Just how loud is your music turned up when you experience the issue with your woofers? I also have Treo’s and have never had that problem. Just to confirm I just played some bass heavy Bob Marley hitting over 95 dB that I rarely do with no movement on the bass drivers.
The speakers are on a wood floor with spikes and BDR pads as Vandersteen recommends. My turntable is on a very heavy solid walnut wall unit and a Symposium platform and the Subsonic filter is off on my phono stage. No rumble detected.

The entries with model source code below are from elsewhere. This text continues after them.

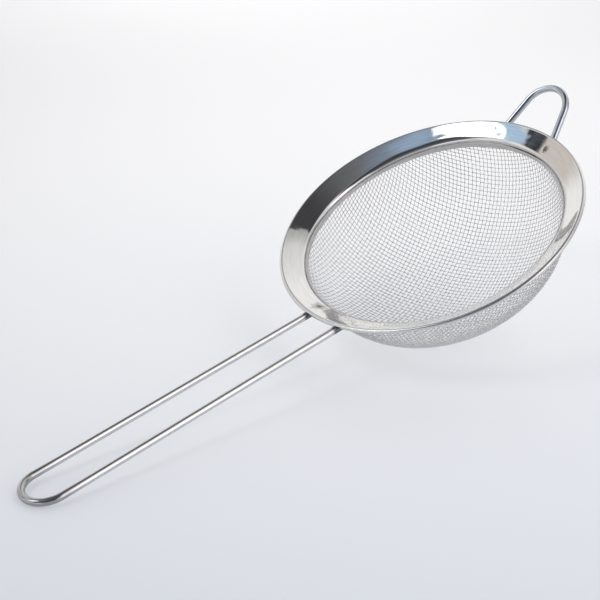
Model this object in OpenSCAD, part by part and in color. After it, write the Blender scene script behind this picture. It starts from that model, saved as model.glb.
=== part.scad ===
// Wire mesh strainer with a stamped funnel rim, a hairpin wire handle and a wire rest loop.
// It is modelled lying as it rests on a table: on the bottom of the bowl and the end of the handle.
// Millimetres. +Z is up, +X runs from the handle to the rest loop, and Y = 0 is the plane of symmetry.

/* [Rim] */
// Outside diameter of the rim
rim_d = 120; // [100:1:150]
// Distance from the outer edge of the rim in to the mouth of the bowl
flange_w = 9.55; // [8:0.05:14]
// Slope of the funnel face of the rim, in degrees
flange_slope = 30; // [29:0.5:32]
// Thickness of the stamped sheet
sheet_t = 0.4; // [0.3:0.05:0.6]
// Radius of the rolled outer lip
lip_r = 1; // [0.8:0.1:1.4]
// Height of the short skirt under the rolled lip
skirt_h = 0.2; // [0.1:0.1:1]
// Radius of the long curve at the inner side of the funnel face
blend_r = 5; // [3:0.5:6]
// Radius of the bend between that curve and the collar
bend_r = 1.4; // [1:0.1:1.8]
// Height of the collar that hangs from that bend
collar_h = 1.2; // [1:0.1:4]

/* [Mesh bowl] */
// Depth of the bowl below the top of the rim
bowl_depth = 41.7; // [30:0.1:48]
// Thickness of the sheet that stands for the woven cloth
cloth_t = 0.3; // [0.2:0.05:0.8]
// Thickness of the band that pins the edge of the cloth
band_t = 0.35; // [0.3:0.05:0.6]
// Height of that band
band_h = 2.1; // [1.8:0.1:4]
// Height of the band's top above the foot of the bend
band_rise = 0.7; // [0.4:0.1:1]

/* [Handle] */
// Diameter of the handle and loop wire
wire_d = 2.8; // [2.2:0.1:3.2]
// Length of the handle from the rim to the middle of its end bend
handle_len = 129.6; // [100:0.1:180]
// Rise of the handle out of the plane of the rim, in degrees
handle_rise = 13.6; // [8:0.1:18]
// Half the distance between the handle's two legs at the rim
handle_root = 8.1; // [6:0.1:12]
// Radius of the handle's end bend
handle_end_r = 8.9; // [7:0.1:12]
// Drop of the handle wire below the top of the rim, where it passes under the lip
handle_drop = 1.97; // [1.9:0.01:2.2]

/* [Rest loop] */
// Length of the loop from the rim to the middle of its end bend
loop_len = 18.7; // [16:0.1:30]
// Rise of the loop out of the plane of the rim, in degrees
loop_rise = 22.4; // [15:0.1:25]
// Half the distance between the loop's two legs at the rim
loop_root = 11.9; // [10.5:0.1:14]
// Radius of the loop's end bend
loop_end_r = 9.75; // [8:0.05:10.2]
// Drop of the loop wire below the top of the rim, where it passes under the lip
loop_drop = 1.45; // [1.4:0.01:1.7]

/* [Welds] */
// Radius of each spot weld
weld_r = 1.1; // [0.8:0.1:1.3]
// Distance of the weld from the inner end of its wire
weld_in = 1.4; // [1.3:0.1:1.6]

/* [Hidden] */

$fn = 96;
wire_r = wire_d / 2;
R = rim_d / 2;
mouth_r = R - flange_w;
collar_r = mouth_r + band_t + cloth_t;
gap = 0.05;          // clear space between a wire and the sheet it lies under
root_bend = 6;       // centreline radius of the bend at the root of each leg
steps = 10;          // straight pieces in each small arc of the rim's section
bowl_steps = 40;     // straight pieces in the bowl's section

// Section of the rim, seen as (radius, height). The top of the lip is at height 0.
function on(c, r, a) = [c[0] + r * cos(a), c[1] + r * sin(a)];
lip_c = [R - lip_r, -lip_r];
slope_top = on(lip_c, lip_r, 90 + flange_slope);
bend_from = 59;      // slope at which the long curve passes into the bend
slope_in = collar_r + bend_r - (blend_r - bend_r) * cos(90 + bend_from) + blend_r * cos(90 + flange_slope);
bend_z = slope_top[1] - (slope_top[0] - slope_in) * tan(flange_slope)
    + (blend_r - bend_r) * sin(90 + bend_from) - blend_r * sin(90 + flange_slope);
bend_c = [collar_r + bend_r, bend_z];
blend_c = on(bend_c, bend_r - blend_r, 90 + bend_from);
collar_z = bend_z - collar_h;
flange_section = concat(
    [[R, -lip_r - skirt_h]],
    [for (i = [0:steps]) on(lip_c, lip_r, (90 + flange_slope) * i / steps)],
    [for (i = [0:steps]) on(blend_c, blend_r, 90 + flange_slope + (bend_from - flange_slope) * i / steps)],
    [for (i = [1:steps]) on(bend_c, bend_r, 90 + bend_from + (90 - bend_from) * i / steps)],
    [[collar_r, collar_z], [collar_r + sheet_t, collar_z]],
    [for (i = [steps:-1:1]) on(bend_c, bend_r - sheet_t, 90 + bend_from + (90 - bend_from) * i / steps)],
    [for (i = [steps:-1:0]) on(blend_c, blend_r - sheet_t, 90 + flange_slope + (bend_from - flange_slope) * i / steps)],
    [for (i = [steps:-1:0]) on(lip_c, lip_r - sheet_t, (90 + flange_slope) * i / steps)],
    [[R - sheet_t, -lip_r - skirt_h]]);

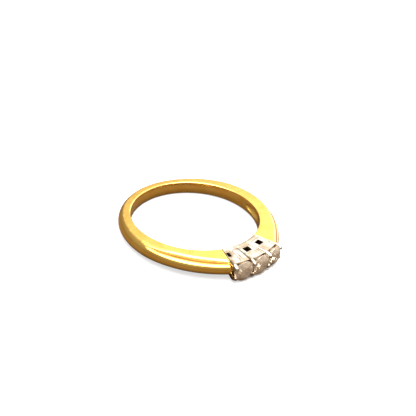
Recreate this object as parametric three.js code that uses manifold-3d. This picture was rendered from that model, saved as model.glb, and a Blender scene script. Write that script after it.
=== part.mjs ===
// A three-stone engagement ring, lying on its side: millimetres, +Z up.
// The finger axis is Z and the stones face -Y. A yellow gold shank and two fluted shoulders
// carry a white metal head: an under-bezel, three collets, eight claws and three diamonds.
import * as THREE from 'three';
import { mergeVertices } from 'three/addons/utils/BufferGeometryUtils.js';
import Module from 'manifold-3d';

const wasm = await Module();
wasm.setup();

// ---- driving dimensions ----
const BORE_RADIUS = 8.5;        // 17.0 mm finger size
const HALF_WIDTH = 0.93;        // from the mid-plane to a flat side face
const BORE_CHAMFER = 0.1;
const SOLDER_GAP = 0.03;        // the film of solder between two pieces

// Angles are in degrees round the finger from the middle stone, positive towards +X.
const STONE_PITCH = 12.5;
const HEAD_HALF_ANGLE = 1.5 * STONE_PITCH;
const SHANK_JOINT = 110;        // where the shoulders are soldered to the plain shank

// The side face ends at a crisp edge and the outer wall rises from there to a crest.
// Both grow towards the head and fade to their size at the back of the ring.
const FLAT_EDGE = { back: 9.6, growth: 1.43, fade: 18 };
const CREST = { back: 10.05, growth: 1.78, fade: 40 };
const LEAST_RISE = 0.08;        // from the edge to the crest

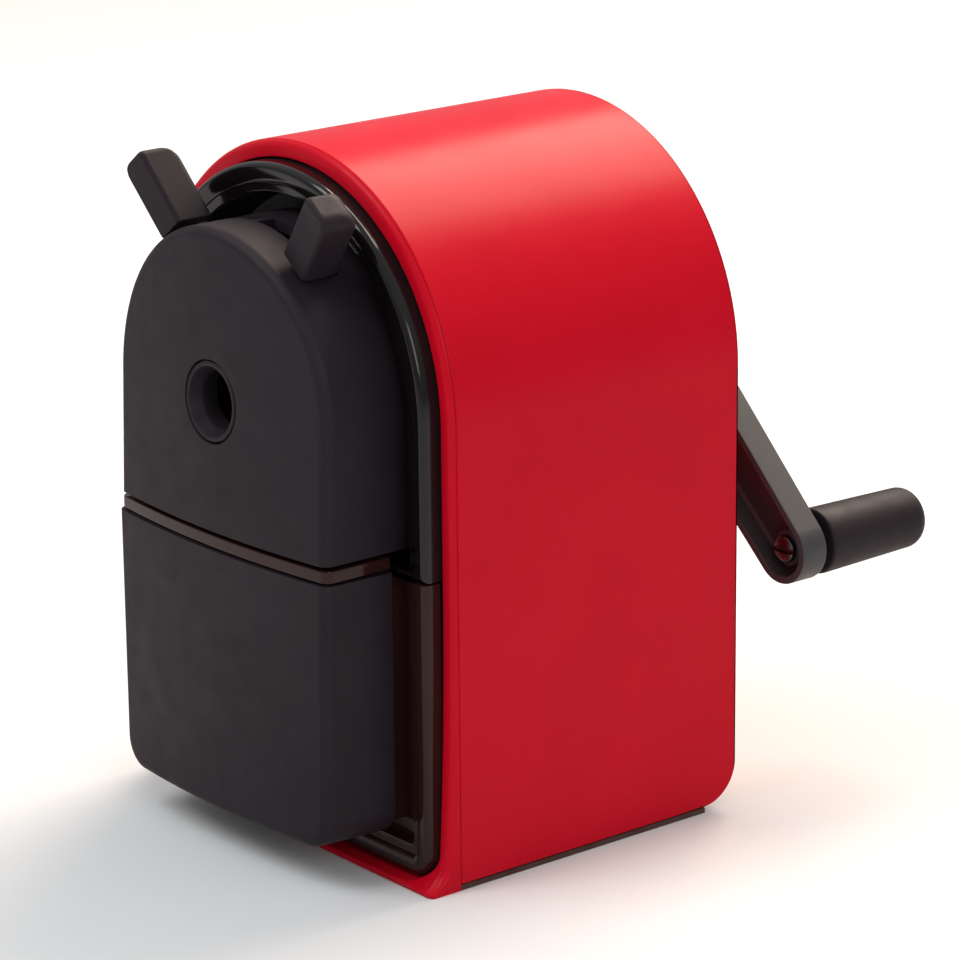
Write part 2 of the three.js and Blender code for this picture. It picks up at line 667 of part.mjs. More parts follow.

sounds to me like there may be a very low frequency feedback loop.  you may not hear it at the distance or volume you are listening.  the structure may be responding and resonating 20 - 30 feet away.  your mechanical pick up on the cartridge, tonearm and turntable may be picking it up and there's the loop.  Streaming has no mechanical pick up so it would not be as likely to create the loop.  if you see long, consistent, excursions of your woofer there's a clue.  It's probably not very good for the surrounds of you woofer especially if it's long excursions.  people don't hear 20hz very well.  it has to be in the 70dB range for most people to even pick it up.  you can almost see very low frequencies better on your woofer since the cycles are slow enough.
Is this some kind of feedback loop causing this?

Yes. Use a sturdier furniture piece, add slab of granite under the turntable. Consider upgrading the feet on your TT to something with more effective isolation. Your problem will disappear.